估計量的偏誤

在統計學中，估計量的偏差（或偏差函數）是此估計量的期望值與估計參數的真值之差。偏差為零的估計量或決策規則稱為無偏的。否則該估計量是有偏的。在統計中，「偏差」是一個函數的客觀陳述。

偏差也可以相對於中位數來衡量，而非相對於均值（期望值），在這種情況下為了與通常的「均值」無偏性區別，稱作「中值」無偏。偏差與一致性相關聯，一致估計量都是收斂並且漸進無偏的（因此會收斂到正確的值），雖然一致序列中的個別估計量可能是有偏的（只要偏差收斂於零）；參見偏差與一致性。

當其他量相等時，無偏估計量比有偏估計量更好一些，但在實踐中，並不是所有其他統計量的都相等，於是也經常使用有偏估計量，一般偏差較小。當使用一個有偏估計量時，也會估計它的偏差。有偏估計量可能用於以下原因：由於如果不對總體進一步假設，無偏估計量不存在或很難計算（如標準差的無偏估計（英語：unbiased estimation of standard deviation））；由於估計量是中值無偏的，卻不是均值無偏的（或反之）；由於一個有偏估計量較之無偏估計量（特別是收縮估計量（英語：shrinkage estimator））可以減小一些損失函數（尤其是均方差）；或者由於在某些情況下，無偏的條件太強，這種情況無偏估計量不是必要的。此外，在非線性變換下均值無偏性不會保留，不過中值無偏性會保留（參見變換的效應）；例如樣本方差是總體方差的無偏估計量，但它的平方根標準差則是總體標準差的有偏估計量。下面會進行說明。

定義

設我們有一個參數為實數 θ 的概率模型，產生觀測數據的概率分布 $P_{\theta }(x)=P(x\mid \theta )$ ，而統計量 ${\hat {\theta }}$ 是基於任何觀測數據 $x$ 下 θ 的估計量。也就是說，我們假定我們的數據符合某種未知分布 $P_{\theta }(x)=P(x\mid \theta )$ （其中 θ 是一個固定常數，而且是該分布的一部分，但具體值未知），於是我們構造估計量 ${\hat {\theta }}$ ，該估計量將觀測數據與我們希望的接近 θ 的值對應起來。因此這個估量的（相對於參數 θ的）偏差定義為

\operatorname {Bias} _{\theta }[\,{\hat {\theta }}\,]=\operatorname {E} _{\theta }[\,{\hat {\theta }}\,]-\theta =\operatorname {E} _{\theta }[\,{\hat {\theta }}-\theta \,],

其中 $\operatorname {E} _{\theta }$ 表示分布 $P_{\theta }(x)=P(x\mid \theta )$ 的期望值，即對所有可能的觀測值 $x$ 取平均。由於 θ 對於條件分布 $P(x\mid \theta )$ 是可測的，就有了第二個等號。

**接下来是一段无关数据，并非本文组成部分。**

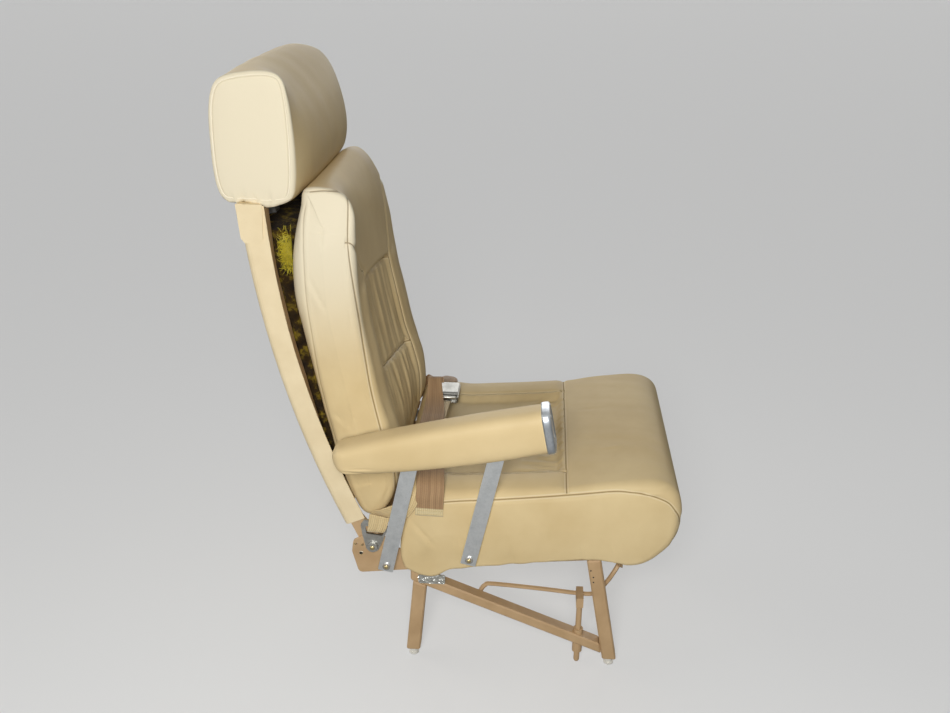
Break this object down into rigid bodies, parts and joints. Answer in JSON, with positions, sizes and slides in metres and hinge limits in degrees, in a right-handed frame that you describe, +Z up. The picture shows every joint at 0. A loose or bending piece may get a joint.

對於參數 θ 的所有值的偏差都等於零的估計量稱為無偏估計量。

在一次關於估計量性質的模擬實驗中，估計量的偏差可以用平均有符號離差（英語：mean signed difference）來評估。

例子

樣本方差

隨機變量的樣本方差從兩方面說明了估計量偏差：首先，自然估計量（naive estimator）是有偏的，可以通過比例因子校正；其次，無偏估計量的均方差（MSE）不是最優的，可以用一個不同的比例因子來最小化，得到一個比無偏估計量的MSE更小的有偏估計量。

具體地說，自然估計量就是將離差平方和加起來然後除以 n，是有偏的。不過除以 n − 1 會得到一個無偏估計量。相反，MSE可以通過除以另一個數來最小化（取決於分布），但這會得到一個有偏估計量。這個數總會比 n − 1 大，所以這就叫做收縮估計量（英語：shrinkage estimator），因為它把無偏估計量向零「收縮」；對於正態分布，最佳值為 n + 1。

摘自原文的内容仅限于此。